Global Currency Trading Falls Amid Volatility Drop, Market Probe

Foreign-exchange volumes in the U.S., U.K. and Australia fell in April from a year earlier, according to reports from the world’s biggest central banks, amid subdued price swings and a probe into trading activity.

Average daily currency turnover in North America was $811.1 billion, a 20 percent drop from a record $1 trillion in April 2013 and a 0.6 percent decline from October, the Federal Reserve-sponsored Foreign Exchange Committee said in a statement on its website, citing a twice-yearly survey. In the U.K., April’s $2.4 trillion in turnover was 6 percent below the record high of $2.6 trillion a year earlier, the Bank of England’s Foreign Exchange Joint Standing Committee said. Daily U.K. trading rose 7 percent from October.

Implied volatility in foreign-exchange markets slumped to a record this month amid muted price swings as policy makers provided unprecedented amounts of cheap cash to spur growth.

Deutsche Bank AG’s Currency Volatility Index, based on three-month options for nine major currency pairs, fell to a record 4.93 percent on July 21.

Danske Bank A/S Chief Executive Officer Thomas Borgen signaled last week he’ll cut jobs in currencies and fixed-income trading unless investors return. The Copenhagen-based company’s revenue from market making plunged 77 percent in the second quarter from a year earlier, dragging down net trading income.

Credit Suisse Group AG is cutting expenses at its foreign-exchange and rates businesses by shifting more of those trades to its electronic platform, Chief Financial Officer David Mathers said July 22 on a conference call.

Scrutinizing Allegations

Regulators and prosecutors are scrutinizing allegations that dealers at the world’s biggest banks traded ahead of their clients and colluded to rig the WM/Reuters rate, a benchmark that pension funds and money managers use to determine what they pay for foreign currencies. More than 25 traders have been fired, suspended or put on leave after the allegations emerged last year.

The probe may have cut volumes, according to minutes from the BOE’s Joint Standing Committee March 18 meeting, released last month.

Turnover in average daily trading in Australia was $167.8 billion in April, a decline of 8 percent from a year earlier and little changed versus October, according to the Reserve Bank of Australia.

Japan, Singapore

Japan’s average daily volume declined 2.6 percent to $362.9 billion in April, from $372.7 billion in October, the Foreign Exchange Market Committee said. In Singapore, turnover increased 3 percent in April from six months earlier, to $291 billion, the Singapore Foreign Exchange Market Committee said.

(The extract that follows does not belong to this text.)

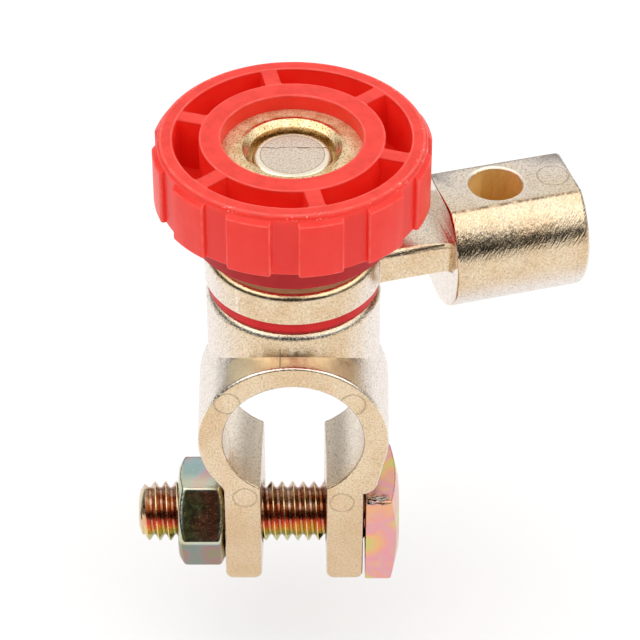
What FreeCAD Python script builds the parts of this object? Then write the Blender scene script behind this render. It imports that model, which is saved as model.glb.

Canada’s Foreign Exchange Committee said average daily turnover increased 11.3 percent to $58.2 billion in April, from $52.3 billion in October.

The reports are based on surveys of financial institutions that participate in the currency markets. The committees collaborate with each other and release their surveys at the same time, according to the U.S. group, which was formed in 1978 and is sponsored by the Fed Bank of New York.